This problem is the 3D analogous to this problem. Here, the centers of the four spheres are the vertices of a regular tetrahedron with edge length of 20 and the center $G$ of the outer sphere coincides with the centroid of the tetrahedron. Using the labelling seen on the figure, $GD$ is the circumradius of the tetrahedron. The formula for the circumradius $r$ of a regular tetrahedron of edge length $a$ is $r=\dfrac{\sqrt{6}}{4}a$ , hence $GD=\frac{\sqrt{6}}{4}BC=\frac{\sqrt{6}}{4}\times 20=5\sqrt{6}$ Therefore, for the radius $R$ of the big sphere we have $R=ED+DG=10+5\sqrt{6}$ For the answer, $a=10$ , $b=5$ , $c=6$ , thus, $a+b+c=\boxed{21}$ .

Four centers of spheres are tetrahedron $A(a,a,a), B(-a,-a,a),C(-a,a-a),D(a,-a,-a)$ . Center of tetrahedron $O(0,0,0)$ .

$\mid{AB}\mid= a\sqrt{2}=20$ and $a=5 \sqrt{2}$ .

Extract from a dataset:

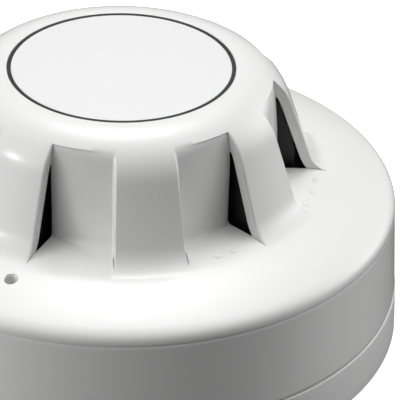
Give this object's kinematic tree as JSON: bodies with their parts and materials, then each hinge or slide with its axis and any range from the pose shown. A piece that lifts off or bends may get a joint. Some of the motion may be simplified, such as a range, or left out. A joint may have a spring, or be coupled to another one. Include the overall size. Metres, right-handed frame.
{
  "type": "point heat detector",
  "caption": "Round ceiling heat detector: a louvred dome head that twists onto a shallow mounting base, with a lock screw, sensing bead and circuit inside.",
  "frame": {"origin": "centre of the mounting base's back face, which lies on the ceiling, or on the table in the pictured pose", "axes": "+Z out of the back face towards the dome; -Y through the middle of the wide rib that has a shallow bay on each side; +X through the fin with an air window at both ends"},
  "size_m": [0.1006, 0.1006, 0.0506],
  "materials": {
    "cover_plastic": "satin white moulding",
    "base_plastic": "satin white moulding",
    "label": "flat satin light grey film",
    "label_ring": "printed black line",
    "black_plastic": "matt black moulding",
    "chassis_plastic": "matt grey moulding",
    "circuit_board": "green solder mask",
    "thermistor": "dipped coating",
    "tinned_wire": "tinned",
    "chip": "moulded epoxy",
    "capacitor": "printed sleeve, plain",
    "resistor": "lacquered",
    "diode": "glass body",
    "red_lens": "clear red",
    "brass": "stamped strip",
    "steel": "zinc plated"
  },
  "bodies": {
    "base": {"base_moulding": "base_plastic", "terminal_clamp_1": "steel", "terminal_clamp_2": "steel", "terminal_clamp_3": "steel", "terminal_clamp_4": "steel", "terminal_contact_1": "brass", "terminal_contact_2": "brass", "terminal_contact_3": "brass", "terminal_contact_4": "brass", "terminal_screw_1": "steel", "terminal_screw_2": "steel", "terminal_screw_3": "steel", "terminal_screw_4": "steel"},
    "head": {"alarm_driver_ic": "chip", "alarm_led": "red_lens", "alarm_transistor": "chip", "bridge_rectifier": "chip", "chassis": "chassis_plastic", "chassis_screw_1": "steel", "chassis_screw_2": "steel", "chassis_screw_3": "steel", "circuit_board": "circuit_board", "comparator_ic": "chip", "contact_blade_1": "brass", "contact_blade_2": "brass", "contact_blade_3": "brass", "contact_blade_4": "brass", "inner_baffle": "black_plastic", "label_ring": "label_ring", "light_pipe": "red_lens", "outer_cover": "cover_plastic", "reference_thermistor": "thermistor", "resistor_1": "resistor", "resistor_2": "resistor", "resistor_3": "resistor", "resistor_4": "resistor", "smoothing_capacitor": "capacitor", "thermistor_bead": "thermistor", "thermistor_lead_left": "tinned_wire", "thermistor_lead_right": "tinned_wire", "thermistor_post": "black_plastic", "type_label": "label", "zener_diode": "diode"},
    "lock_screw": {"lock_screw": "steel"}
  },
  "joints": [
    {"name": "head_twist", "type": "hinge", "parent": "base", "child": "head", "pos_m": [0, 0, 0], "axis": [0, 0, 1], "range_deg": [0, 25]},
    {"name": "lock_travel", "type": "slide", "parent": "head", "child": "lock_screw", "axis": [0, 0, -1], "range_m": [0, 0.003]}
  ]
}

$R=\mid OA+10 \frac{OA}{\mid{OA}\mid} \mid$

Wolframalpha give answer $R=5 \sqrt{6} + 10$ .

Bonus.

For inner sphere $r=5 \sqrt{6} - 10$ .

$\frac{R}{r}=5+2\sqrt{6}$

When we join the centers of the four spheres with straight lines. a regular tetrahedron is formed with the four centers being the vertices. Therefore the edge length of the tetrahedron so formed is $a = 2r =20$ , where $r$ is the radius of the spheres. The distance between the centroid and the vertex of a regular tetrahedron is given by $\sqrt{\frac 38}a$ ( reference ). Since the outer sphere, which touches the four spheres, shares the same centroid with the tetrahedron, its radius is then

$R = r + \sqrt{\frac 38}a = r + \sqrt{\frac 32}r = 10 + 5\sqrt 6$

Therefore $a+b+c = 10+5+6 = \boxed{21}$ .